Photo: Italian Immigrants arrive at Ellis Island, 1916. Lost baggage is the cause of their worried expressions.
In the 35 years before Ellis Island opened, more than eight million immigrants arriving in New York City had been processed by officials at Castle Garden Immigration Depot in Lower Manhattan, just across the bay.
The federal government assumed control of immigration on April 18, 1890, and Congress appropriated $75,000 to construct America's first federal immigration station on Ellis Island.
Artesian wells were dug, and fill material was hauled in from incoming ships' ballast and from construction of New York City's subway tunnels, which doubled the size of Ellis Island to over six acres.
The first station was a three-story-tall structure with outbuildings, built of Georgia Pine, containing the amenities thought to be necessary. Three large ships landed on the first day, and 700 immigrants passed over the docks.
Almost 450,000 immigrants were processed at the station during its first year. On June 15, 1897, a fire of unknown origin turned the wooden structures on Ellis Island into ashes. No loss of life was reported, but most of the immigration records dating back to 1855 were destroyed.
About 1.5 million immigrants had been processed at the first building during its five years of use. Plans were immediately made to build a new, fireproof immigration station.
The present main structure was designed in French Renaissance Revival style and built of red brick with limestone trim. After it opened on December 17, 1900, the facilities proved barely able to handle the flood of immigrants that arrived in the years before World War I.
Between 1905 and 1914, an average of one million immigrants per year arrived in the United States. Immigration officials reviewed about 5,000 immigrants per day during peak times at Ellis Island.
Two-thirds of those individuals emigrated from eastern, southern and central Europe. The peak year for immigration at Ellis Island was 1907, with 1,004,756 immigrants processed.

The all-time daily high occurred on April 17, 1907, when 11,747 immigrants arrived.
After the Immigration Act of 1924 was passed, which greatly restricted immigration and allowed processing at overseas embassies, the only immigrants to pass through the station were those who had problems with their immigration paperwork, displaced persons, and war refugees.
Generally, those immigrants who were approved spent from two to five hours at Ellis Island. Arrivals were asked 29 questions including name, occupation, and the amount of money carried.
It was important to the American government the new arrivals could support themselves and have money to get started. The average the government wanted the immigrants to have was between 18 and 25 dollars ($600 in 2015 adjusted for inflation).
Those with visible health problems or diseases were sent home or held in the island's hospital facilities for long periods of time.
More than 3,000 would-be immigrants died on Ellis Island while being held in the hospital facilities.

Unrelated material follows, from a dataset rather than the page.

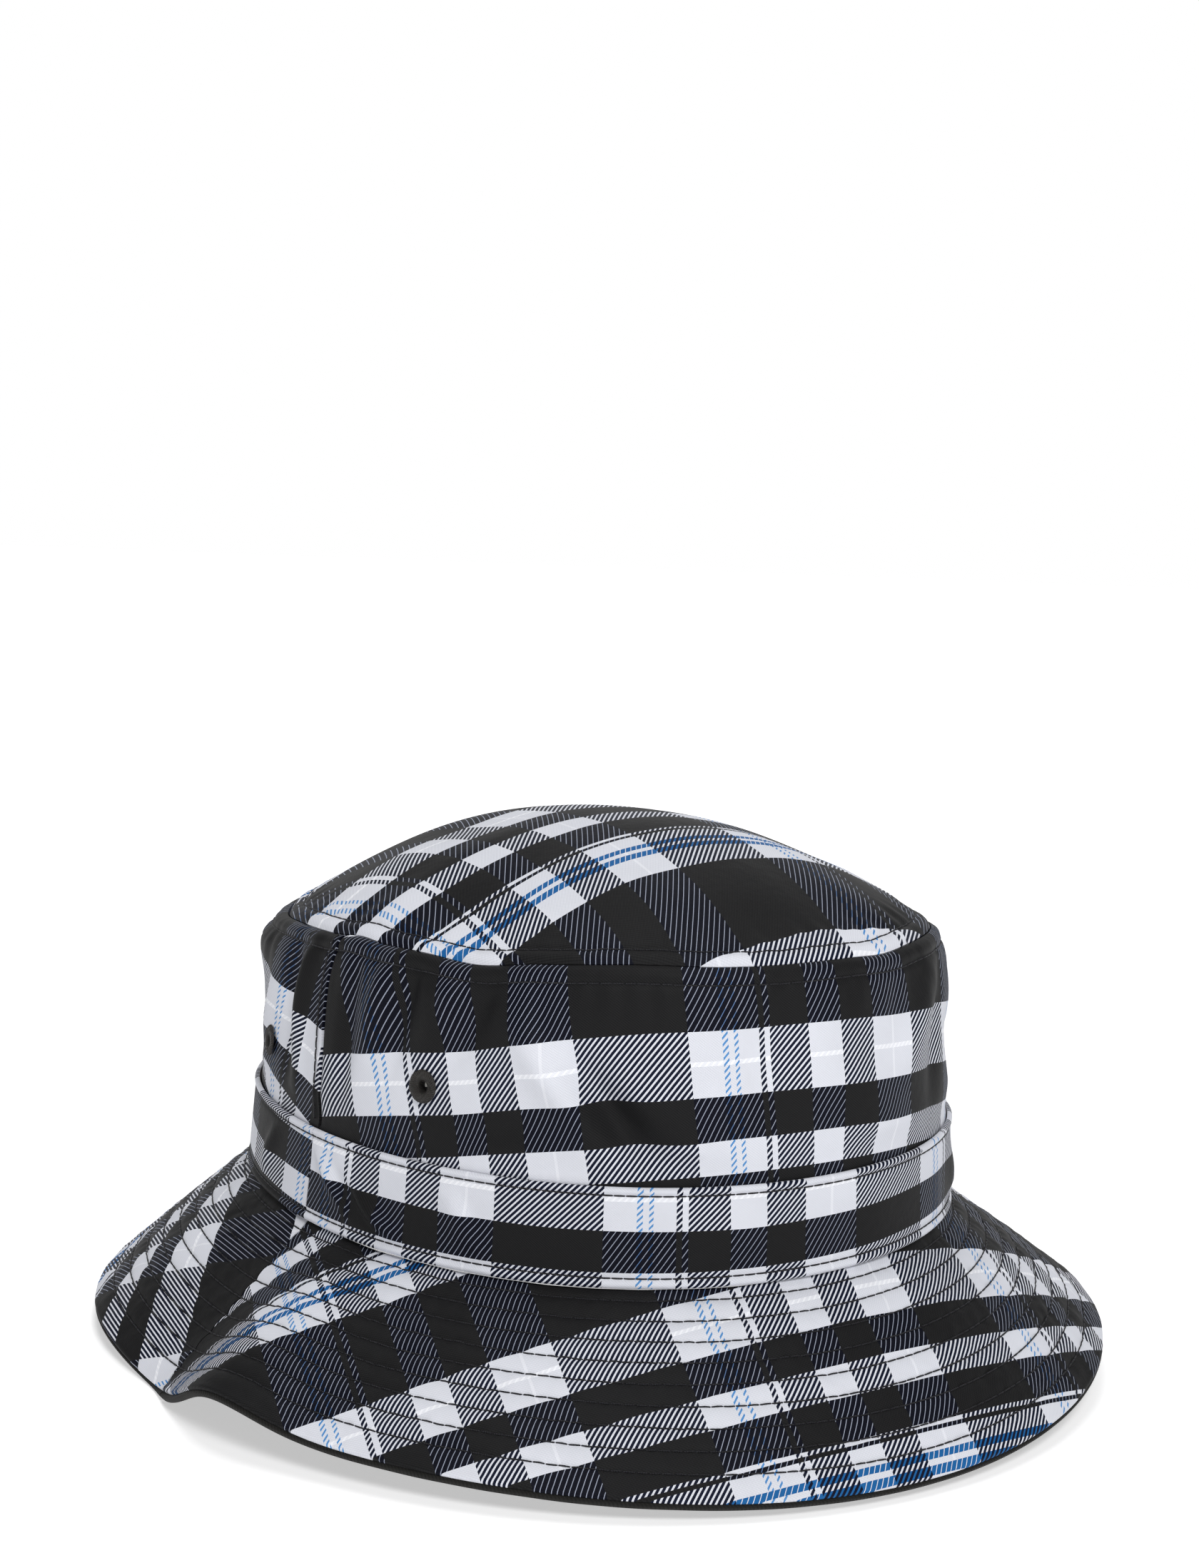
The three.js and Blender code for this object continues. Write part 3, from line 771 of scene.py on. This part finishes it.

About 2% were denied admission to the U.S. and sent back to their countries of origin for reasons such as having a chronic contagious disease, criminal background, or insanity.
Ellis Island was sometimes known as "The Island of Tears" or "Heartbreak Island" because of those 2% who were not admitted after the long transatlantic voyage.
With the passing of the Emergency Quota Act of 1921, the number of immigrants being allowed into the US declined greatly. The passing of the bill ended the era of mass immigration.

After 1924, Ellis Island became primarily a detention and deportation processing station.
The last person to pass through Ellis Island was Norwegian merchant seaman Arne Peterssen in 1954.